Given data

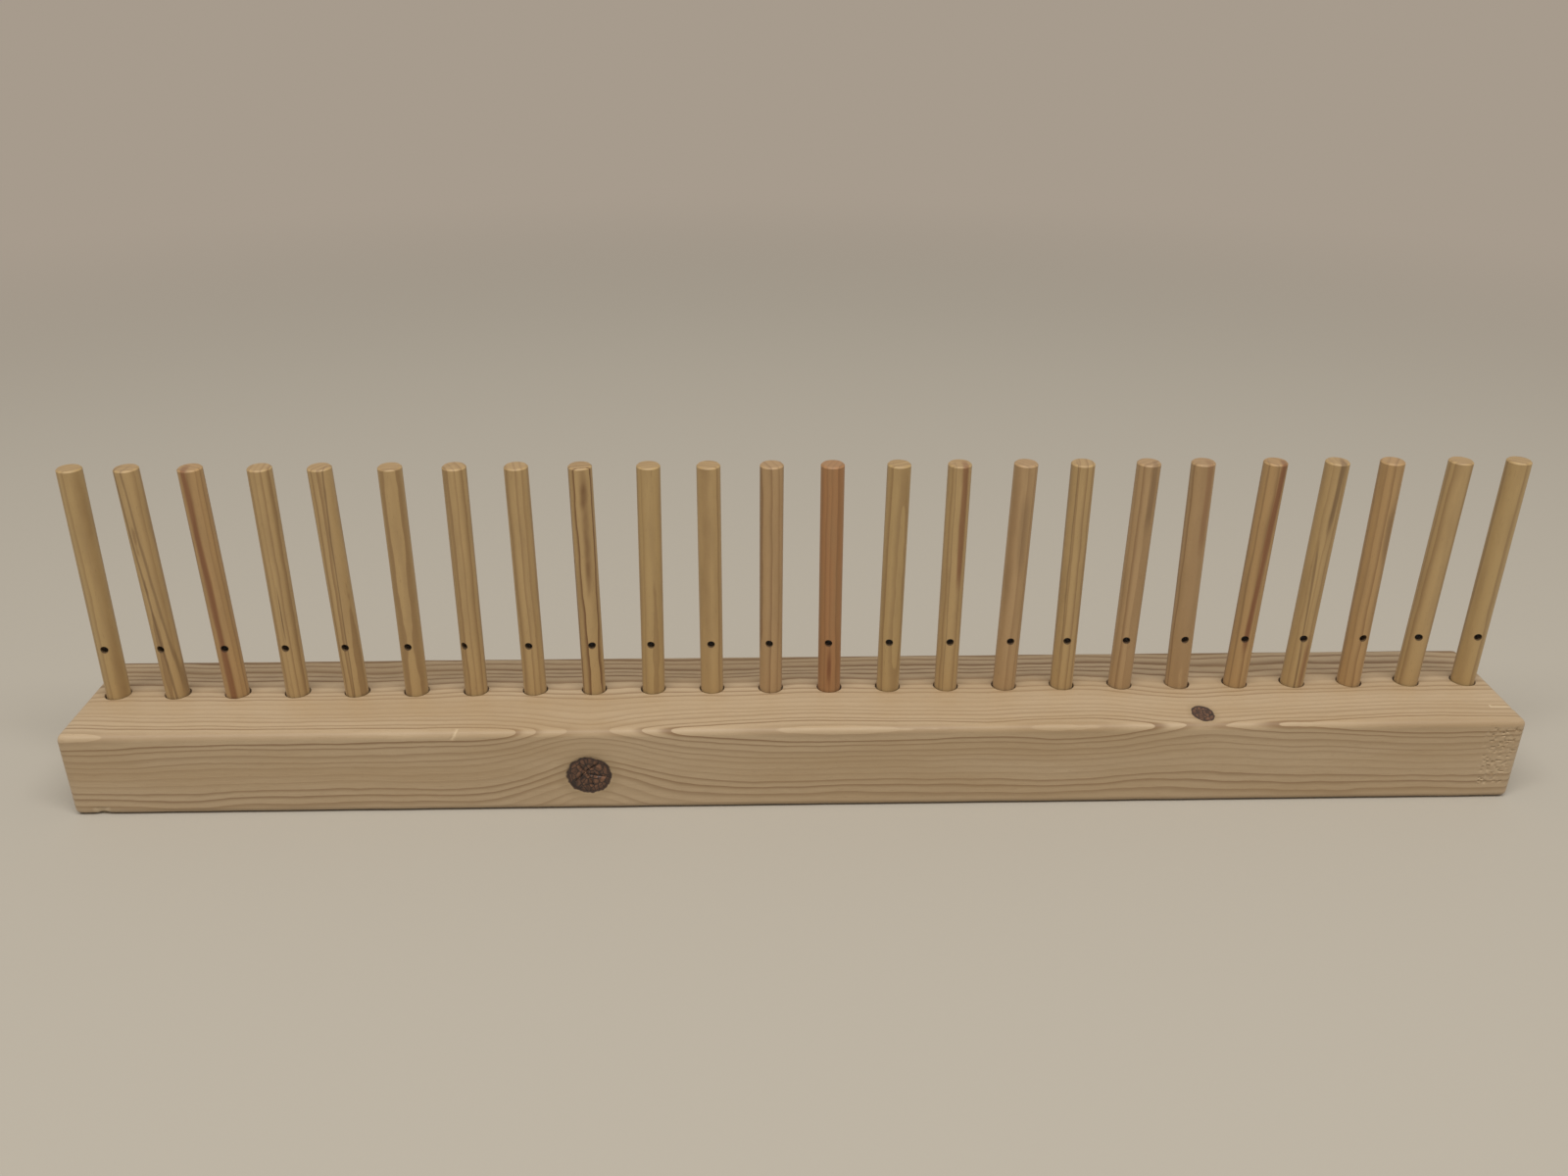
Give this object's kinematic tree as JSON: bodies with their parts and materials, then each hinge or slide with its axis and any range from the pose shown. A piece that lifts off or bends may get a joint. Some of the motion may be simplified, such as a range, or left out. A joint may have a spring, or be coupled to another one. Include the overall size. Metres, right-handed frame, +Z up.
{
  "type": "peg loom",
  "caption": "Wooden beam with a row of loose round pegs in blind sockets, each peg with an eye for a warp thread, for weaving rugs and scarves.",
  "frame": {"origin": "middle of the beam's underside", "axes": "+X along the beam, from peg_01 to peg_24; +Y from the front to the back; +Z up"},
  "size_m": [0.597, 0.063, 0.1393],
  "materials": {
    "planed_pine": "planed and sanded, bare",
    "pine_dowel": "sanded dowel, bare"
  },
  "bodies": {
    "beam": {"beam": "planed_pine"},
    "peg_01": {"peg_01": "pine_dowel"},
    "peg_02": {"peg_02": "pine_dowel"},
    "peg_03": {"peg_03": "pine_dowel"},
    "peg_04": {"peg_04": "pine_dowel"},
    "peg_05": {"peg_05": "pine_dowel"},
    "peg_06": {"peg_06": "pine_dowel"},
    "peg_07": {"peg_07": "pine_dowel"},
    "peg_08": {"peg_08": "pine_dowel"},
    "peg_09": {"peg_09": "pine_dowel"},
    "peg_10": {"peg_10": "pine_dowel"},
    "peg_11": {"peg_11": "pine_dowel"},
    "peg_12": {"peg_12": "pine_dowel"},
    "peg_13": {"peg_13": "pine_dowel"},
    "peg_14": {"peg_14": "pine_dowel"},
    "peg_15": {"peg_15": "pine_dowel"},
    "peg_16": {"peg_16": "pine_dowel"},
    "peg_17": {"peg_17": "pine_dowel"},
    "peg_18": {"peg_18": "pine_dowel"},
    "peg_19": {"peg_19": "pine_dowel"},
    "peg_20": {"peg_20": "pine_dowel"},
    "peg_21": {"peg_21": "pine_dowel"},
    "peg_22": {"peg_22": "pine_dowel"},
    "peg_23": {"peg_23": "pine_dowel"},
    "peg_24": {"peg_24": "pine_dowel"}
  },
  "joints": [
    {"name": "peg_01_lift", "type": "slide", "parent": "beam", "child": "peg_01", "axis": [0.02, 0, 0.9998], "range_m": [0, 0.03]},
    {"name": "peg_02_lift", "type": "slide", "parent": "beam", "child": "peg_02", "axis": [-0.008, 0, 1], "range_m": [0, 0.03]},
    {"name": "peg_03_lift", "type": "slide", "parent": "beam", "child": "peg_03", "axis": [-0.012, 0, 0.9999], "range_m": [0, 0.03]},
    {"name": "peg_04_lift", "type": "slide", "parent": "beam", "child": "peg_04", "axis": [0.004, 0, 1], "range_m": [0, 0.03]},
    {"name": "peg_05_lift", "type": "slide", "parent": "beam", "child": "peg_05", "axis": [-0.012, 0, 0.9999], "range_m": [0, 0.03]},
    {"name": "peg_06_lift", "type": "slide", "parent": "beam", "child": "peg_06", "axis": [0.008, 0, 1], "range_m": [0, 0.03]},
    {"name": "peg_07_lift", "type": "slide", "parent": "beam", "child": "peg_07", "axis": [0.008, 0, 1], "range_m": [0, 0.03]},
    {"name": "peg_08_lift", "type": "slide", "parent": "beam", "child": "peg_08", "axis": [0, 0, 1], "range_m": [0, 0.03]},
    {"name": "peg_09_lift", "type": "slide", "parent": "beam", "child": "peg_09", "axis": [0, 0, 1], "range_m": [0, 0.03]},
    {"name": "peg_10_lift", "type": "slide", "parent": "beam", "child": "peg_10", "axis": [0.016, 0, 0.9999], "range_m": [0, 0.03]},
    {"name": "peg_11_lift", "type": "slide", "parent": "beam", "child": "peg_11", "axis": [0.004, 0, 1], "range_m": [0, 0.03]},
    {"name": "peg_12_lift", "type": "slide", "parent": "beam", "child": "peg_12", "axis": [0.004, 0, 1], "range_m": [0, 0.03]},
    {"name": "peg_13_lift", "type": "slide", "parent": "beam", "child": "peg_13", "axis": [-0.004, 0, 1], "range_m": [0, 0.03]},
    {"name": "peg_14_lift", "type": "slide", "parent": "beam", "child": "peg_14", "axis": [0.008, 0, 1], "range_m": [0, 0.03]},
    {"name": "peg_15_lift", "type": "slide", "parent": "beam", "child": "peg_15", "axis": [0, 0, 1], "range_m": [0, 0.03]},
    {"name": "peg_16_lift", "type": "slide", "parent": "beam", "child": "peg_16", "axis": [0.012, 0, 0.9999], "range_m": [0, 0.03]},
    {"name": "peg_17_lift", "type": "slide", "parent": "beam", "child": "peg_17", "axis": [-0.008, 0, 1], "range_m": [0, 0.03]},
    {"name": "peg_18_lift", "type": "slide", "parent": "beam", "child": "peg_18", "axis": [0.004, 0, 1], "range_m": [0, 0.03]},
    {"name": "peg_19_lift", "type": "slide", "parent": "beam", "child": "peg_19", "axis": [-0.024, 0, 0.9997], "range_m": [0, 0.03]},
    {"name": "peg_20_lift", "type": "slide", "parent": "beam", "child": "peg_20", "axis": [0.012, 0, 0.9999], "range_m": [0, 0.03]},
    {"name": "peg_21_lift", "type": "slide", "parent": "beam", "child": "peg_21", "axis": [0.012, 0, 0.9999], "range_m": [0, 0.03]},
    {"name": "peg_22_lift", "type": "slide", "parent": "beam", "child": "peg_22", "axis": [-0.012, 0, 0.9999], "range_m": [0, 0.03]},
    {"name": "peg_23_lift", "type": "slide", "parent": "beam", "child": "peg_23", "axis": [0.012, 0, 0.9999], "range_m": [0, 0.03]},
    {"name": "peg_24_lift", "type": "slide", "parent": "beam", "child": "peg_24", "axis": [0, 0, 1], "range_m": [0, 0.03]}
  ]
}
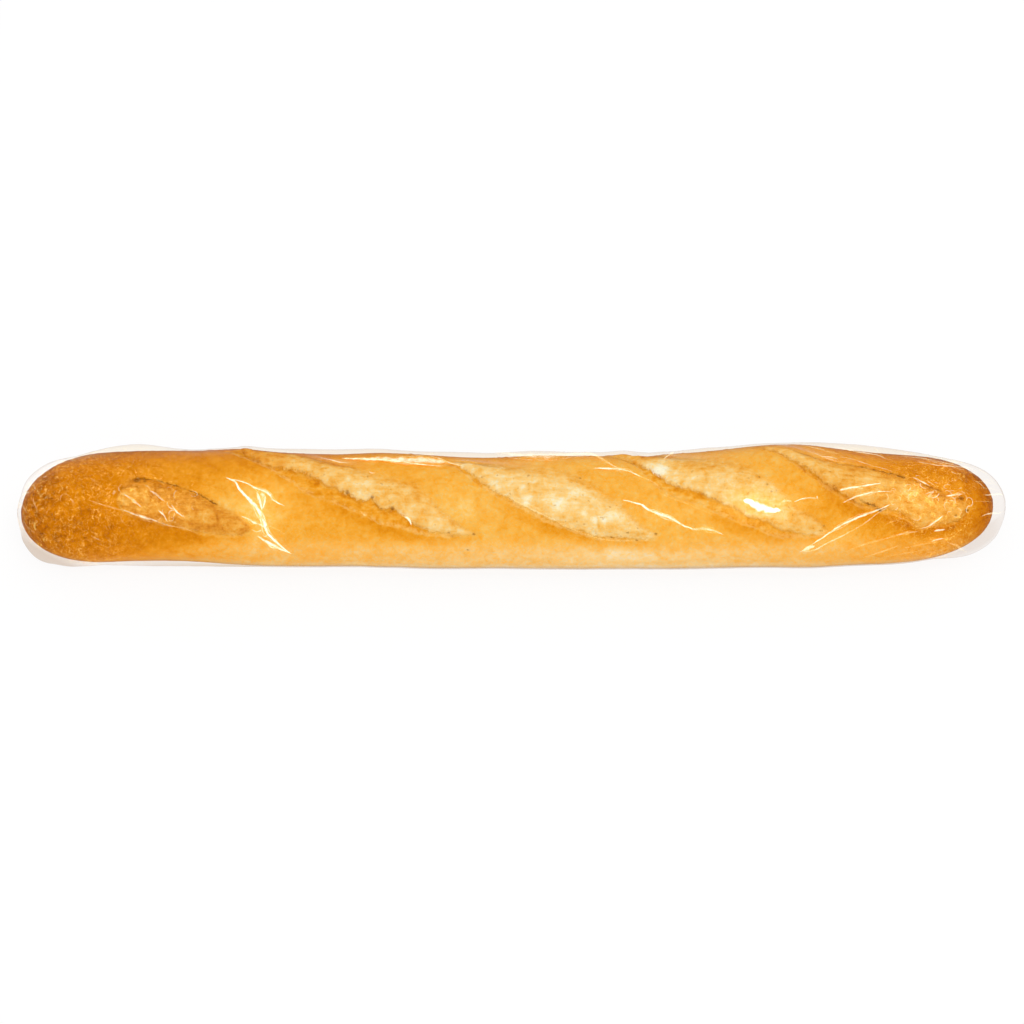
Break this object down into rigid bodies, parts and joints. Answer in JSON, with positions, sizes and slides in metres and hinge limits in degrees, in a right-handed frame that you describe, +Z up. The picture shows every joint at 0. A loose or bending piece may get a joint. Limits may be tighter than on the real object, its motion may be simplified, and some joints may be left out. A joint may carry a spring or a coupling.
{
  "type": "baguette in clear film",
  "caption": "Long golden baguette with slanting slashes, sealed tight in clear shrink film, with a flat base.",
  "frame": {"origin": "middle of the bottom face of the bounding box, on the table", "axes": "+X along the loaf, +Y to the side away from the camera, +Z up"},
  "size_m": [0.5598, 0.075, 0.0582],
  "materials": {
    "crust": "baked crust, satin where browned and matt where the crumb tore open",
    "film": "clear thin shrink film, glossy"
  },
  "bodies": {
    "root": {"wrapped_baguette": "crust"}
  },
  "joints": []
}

Your instructions
Pull out every line of the entries that includes the word "hinge".

Response for this exercise
Give this object's kinematic tree as JSON: bodies with their parts and materials, then each hinge or slide with its axis and any range from the pose shown. A piece that lifts off or bends may get a joint. Some of the motion may be simplified, such as a range, or left out. A joint may have a spring, or be coupled to another one. Include the overall size. Metres, right-handed frame, +Z up.
Break this object down into rigid bodies, parts and joints. Answer in JSON, with positions, sizes and slides in metres and hinge limits in degrees, in a right-handed frame that you describe, +Z up. The picture shows every joint at 0. A loose or bending piece may get a joint. Limits may be tighter than on the real object, its motion may be simplified, and some joints may be left out. A joint may carry a spring or a coupling.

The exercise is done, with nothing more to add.